* _Exercise requirements_:
Print all the data, keeping every line exactly as it is.

Data extracted from a collection
>> BEGIN
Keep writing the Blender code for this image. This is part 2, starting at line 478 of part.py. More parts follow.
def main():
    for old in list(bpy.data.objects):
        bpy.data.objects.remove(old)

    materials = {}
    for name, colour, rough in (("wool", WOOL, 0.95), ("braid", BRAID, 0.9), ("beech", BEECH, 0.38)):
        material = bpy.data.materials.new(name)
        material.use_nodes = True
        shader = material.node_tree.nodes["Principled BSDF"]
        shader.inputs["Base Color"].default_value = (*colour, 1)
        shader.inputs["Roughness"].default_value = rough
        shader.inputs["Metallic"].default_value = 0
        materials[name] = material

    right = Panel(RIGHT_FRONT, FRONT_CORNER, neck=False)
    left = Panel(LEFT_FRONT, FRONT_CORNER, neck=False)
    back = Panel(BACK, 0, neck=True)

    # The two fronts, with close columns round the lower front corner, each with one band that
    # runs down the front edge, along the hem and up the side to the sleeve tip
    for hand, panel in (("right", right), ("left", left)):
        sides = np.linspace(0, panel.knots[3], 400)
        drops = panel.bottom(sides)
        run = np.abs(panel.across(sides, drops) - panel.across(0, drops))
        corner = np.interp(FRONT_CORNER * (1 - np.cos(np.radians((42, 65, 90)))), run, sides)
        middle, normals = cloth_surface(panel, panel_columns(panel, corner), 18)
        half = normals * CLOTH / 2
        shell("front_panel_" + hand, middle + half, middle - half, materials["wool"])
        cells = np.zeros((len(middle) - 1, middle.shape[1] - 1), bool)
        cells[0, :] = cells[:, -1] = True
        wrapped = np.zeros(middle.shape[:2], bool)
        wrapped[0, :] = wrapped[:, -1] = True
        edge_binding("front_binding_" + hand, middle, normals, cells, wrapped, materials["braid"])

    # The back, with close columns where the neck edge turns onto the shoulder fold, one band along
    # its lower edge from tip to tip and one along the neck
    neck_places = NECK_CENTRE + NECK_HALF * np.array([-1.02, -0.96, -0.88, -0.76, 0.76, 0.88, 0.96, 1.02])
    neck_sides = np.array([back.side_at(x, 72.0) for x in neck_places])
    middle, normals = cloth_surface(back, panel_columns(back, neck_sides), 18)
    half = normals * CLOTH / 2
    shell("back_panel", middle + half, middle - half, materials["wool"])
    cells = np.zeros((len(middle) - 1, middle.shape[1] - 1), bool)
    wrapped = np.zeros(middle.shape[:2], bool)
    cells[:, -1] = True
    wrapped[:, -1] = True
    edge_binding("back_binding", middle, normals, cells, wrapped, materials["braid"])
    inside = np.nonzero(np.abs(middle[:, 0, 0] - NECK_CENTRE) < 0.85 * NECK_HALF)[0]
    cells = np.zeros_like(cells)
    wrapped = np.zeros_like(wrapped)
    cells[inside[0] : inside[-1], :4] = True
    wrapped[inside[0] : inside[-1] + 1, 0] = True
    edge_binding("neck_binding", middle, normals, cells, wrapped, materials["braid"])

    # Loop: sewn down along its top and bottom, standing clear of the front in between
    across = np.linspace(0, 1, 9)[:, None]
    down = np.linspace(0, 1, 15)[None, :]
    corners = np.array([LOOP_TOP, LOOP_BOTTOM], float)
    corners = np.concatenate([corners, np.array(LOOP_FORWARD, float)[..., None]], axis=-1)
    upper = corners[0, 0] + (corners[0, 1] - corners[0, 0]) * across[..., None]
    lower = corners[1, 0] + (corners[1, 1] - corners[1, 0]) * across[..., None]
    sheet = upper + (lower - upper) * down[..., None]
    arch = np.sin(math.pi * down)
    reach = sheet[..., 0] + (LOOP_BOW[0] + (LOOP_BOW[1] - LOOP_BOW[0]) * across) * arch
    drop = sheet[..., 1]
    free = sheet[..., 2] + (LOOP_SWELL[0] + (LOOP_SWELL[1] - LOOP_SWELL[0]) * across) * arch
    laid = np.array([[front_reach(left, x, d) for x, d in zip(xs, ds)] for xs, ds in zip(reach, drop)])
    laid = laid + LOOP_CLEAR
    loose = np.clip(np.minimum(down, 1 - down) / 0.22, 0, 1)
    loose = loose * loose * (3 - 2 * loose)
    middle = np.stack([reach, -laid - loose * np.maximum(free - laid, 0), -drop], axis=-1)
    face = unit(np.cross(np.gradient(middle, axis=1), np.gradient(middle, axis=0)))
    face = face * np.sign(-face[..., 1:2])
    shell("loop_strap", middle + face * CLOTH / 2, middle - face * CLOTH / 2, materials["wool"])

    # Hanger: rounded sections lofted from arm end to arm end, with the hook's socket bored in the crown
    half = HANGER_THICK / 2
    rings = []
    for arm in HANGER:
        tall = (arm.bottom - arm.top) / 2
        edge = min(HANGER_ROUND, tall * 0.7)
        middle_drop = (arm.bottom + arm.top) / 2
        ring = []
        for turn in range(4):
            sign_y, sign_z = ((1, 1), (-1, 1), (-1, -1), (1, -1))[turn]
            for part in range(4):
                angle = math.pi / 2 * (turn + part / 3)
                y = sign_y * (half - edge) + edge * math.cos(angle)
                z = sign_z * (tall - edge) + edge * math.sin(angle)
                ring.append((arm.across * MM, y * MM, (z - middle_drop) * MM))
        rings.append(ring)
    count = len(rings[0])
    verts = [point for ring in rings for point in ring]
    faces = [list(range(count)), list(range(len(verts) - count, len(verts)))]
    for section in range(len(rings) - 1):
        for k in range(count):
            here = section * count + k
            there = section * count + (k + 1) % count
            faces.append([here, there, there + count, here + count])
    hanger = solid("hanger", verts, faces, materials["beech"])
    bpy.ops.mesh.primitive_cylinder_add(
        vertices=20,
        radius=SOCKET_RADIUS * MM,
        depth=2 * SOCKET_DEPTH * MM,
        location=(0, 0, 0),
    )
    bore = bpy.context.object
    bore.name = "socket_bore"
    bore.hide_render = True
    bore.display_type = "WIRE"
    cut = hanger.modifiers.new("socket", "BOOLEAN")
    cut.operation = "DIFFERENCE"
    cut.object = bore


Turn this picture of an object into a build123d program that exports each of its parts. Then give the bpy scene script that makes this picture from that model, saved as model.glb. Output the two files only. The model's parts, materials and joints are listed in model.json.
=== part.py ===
>> END
* _Response to the task_:
Keep writing the Blender code for this image. This is part 2, starting at line 478 of part.py. More parts follow.
def main():
    for old in list(bpy.data.objects):
        bpy.data.objects.remove(old)

    materials = {}
    for name, colour, rough in (("wool", WOOL, 0.95), ("braid", BRAID, 0.9), ("beech", BEECH, 0.38)):
        material = bpy.data.materials.new(name)
        material.use_nodes = True
        shader = material.node_tree.nodes["Principled BSDF"]
        shader.inputs["Base Color"].default_value = (*colour, 1)
        shader.inputs["Roughness"].default_value = rough
        shader.inputs["Metallic"].default_value = 0
        materials[name] = material

    right = Panel(RIGHT_FRONT, FRONT_CORNER, neck=False)
    left = Panel(LEFT_FRONT, FRONT_CORNER, neck=False)
    back = Panel(BACK, 0, neck=True)

    # The two fronts, with close columns round the lower front corner, each with one band that
    # runs down the front edge, along the hem and up the side to the sleeve tip
    for hand, panel in (("right", right), ("left", left)):
        sides = np.linspace(0, panel.knots[3], 400)
        drops = panel.bottom(sides)
        run = np.abs(panel.across(sides, drops) - panel.across(0, drops))
        corner = np.interp(FRONT_CORNER * (1 - np.cos(np.radians((42, 65, 90)))), run, sides)
        middle, normals = cloth_surface(panel, panel_columns(panel, corner), 18)
        half = normals * CLOTH / 2
        shell("front_panel_" + hand, middle + half, middle - half, materials["wool"])
        cells = np.zeros((len(middle) - 1, middle.shape[1] - 1), bool)
        cells[0, :] = cells[:, -1] = True
        wrapped = np.zeros(middle.shape[:2], bool)
        wrapped[0, :] = wrapped[:, -1] = True
        edge_binding("front_binding_" + hand, middle, normals, cells, wrapped, materials["braid"])

    # The back, with close columns where the neck edge turns onto the shoulder fold, one band along
    # its lower edge from tip to tip and one along the neck
    neck_places = NECK_CENTRE + NECK_HALF * np.array([-1.02, -0.96, -0.88, -0.76, 0.76, 0.88, 0.96, 1.02])
    neck_sides = np.array([back.side_at(x, 72.0) for x in neck_places])
    middle, normals = cloth_surface(back, panel_columns(back, neck_sides), 18)
    half = normals * CLOTH / 2
    shell("back_panel", middle + half, middle - half, materials["wool"])
    cells = np.zeros((len(middle) - 1, middle.shape[1] - 1), bool)
    wrapped = np.zeros(middle.shape[:2], bool)
    cells[:, -1] = True
    wrapped[:, -1] = True
    edge_binding("back_binding", middle, normals, cells, wrapped, materials["braid"])
    inside = np.nonzero(np.abs(middle[:, 0, 0] - NECK_CENTRE) < 0.85 * NECK_HALF)[0]
    cells = np.zeros_like(cells)
    wrapped = np.zeros_like(wrapped)
    cells[inside[0] : inside[-1], :4] = True
    wrapped[inside[0] : inside[-1] + 1, 0] = True
    edge_binding("neck_binding", middle, normals, cells, wrapped, materials["braid"])

    # Loop: sewn down along its top and bottom, standing clear of the front in between
    across = np.linspace(0, 1, 9)[:, None]
    down = np.linspace(0, 1, 15)[None, :]
    corners = np.array([LOOP_TOP, LOOP_BOTTOM], float)
    corners = np.concatenate([corners, np.array(LOOP_FORWARD, float)[..., None]], axis=-1)
    upper = corners[0, 0] + (corners[0, 1] - corners[0, 0]) * across[..., None]
    lower = corners[1, 0] + (corners[1, 1] - corners[1, 0]) * across[..., None]
    sheet = upper + (lower - upper) * down[..., None]
    arch = np.sin(math.pi * down)
    reach = sheet[..., 0] + (LOOP_BOW[0] + (LOOP_BOW[1] - LOOP_BOW[0]) * across) * arch
    drop = sheet[..., 1]
    free = sheet[..., 2] + (LOOP_SWELL[0] + (LOOP_SWELL[1] - LOOP_SWELL[0]) * across) * arch
    laid = np.array([[front_reach(left, x, d) for x, d in zip(xs, ds)] for xs, ds in zip(reach, drop)])
    laid = laid + LOOP_CLEAR
    loose = np.clip(np.minimum(down, 1 - down) / 0.22, 0, 1)
    loose = loose * loose * (3 - 2 * loose)
    middle = np.stack([reach, -laid - loose * np.maximum(free - laid, 0), -drop], axis=-1)
    face = unit(np.cross(np.gradient(middle, axis=1), np.gradient(middle, axis=0)))
    face = face * np.sign(-face[..., 1:2])
    shell("loop_strap", middle + face * CLOTH / 2, middle - face * CLOTH / 2, materials["wool"])

    # Hanger: rounded sections lofted from arm end to arm end, with the hook's socket bored in the crown
    half = HANGER_THICK / 2
    rings = []
    for arm in HANGER:
        tall = (arm.bottom - arm.top) / 2
        edge = min(HANGER_ROUND, tall * 0.7)
        middle_drop = (arm.bottom + arm.top) / 2
        ring = []
        for turn in range(4):
            sign_y, sign_z = ((1, 1), (-1, 1), (-1, -1), (1, -1))[turn]
            for part in range(4):
                angle = math.pi / 2 * (turn + part / 3)
                y = sign_y * (half - edge) + edge * math.cos(angle)
                z = sign_z * (tall - edge) + edge * math.sin(angle)
                ring.append((arm.across * MM, y * MM, (z - middle_drop) * MM))
        rings.append(ring)
    count = len(rings[0])
    verts = [point for ring in rings for point in ring]
    faces = [list(range(count)), list(range(len(verts) - count, len(verts)))]
    for section in range(len(rings) - 1):
        for k in range(count):
            here = section * count + k
            there = section * count + (k + 1) % count
            faces.append([here, there, there + count, here + count])
    hanger = solid("hanger", verts, faces, materials["beech"])
    bpy.ops.mesh.primitive_cylinder_add(
        vertices=20,
        radius=SOCKET_RADIUS * MM,
        depth=2 * SOCKET_DEPTH * MM,
        location=(0, 0, 0),
    )
    bore = bpy.context.object
    bore.name = "socket_bore"
    bore.hide_render = True
    bore.display_type = "WIRE"
    cut = hanger.modifiers.new("socket", "BOOLEAN")
    cut.operation = "DIFFERENCE"
    cut.object = bore


Turn this picture of an object into a build123d program that exports each of its parts. Then give the bpy scene script that makes this picture from that model, saved as model.glb. Output the two files only. The model's parts, materials and joints are listed in model.json.
=== part.py ===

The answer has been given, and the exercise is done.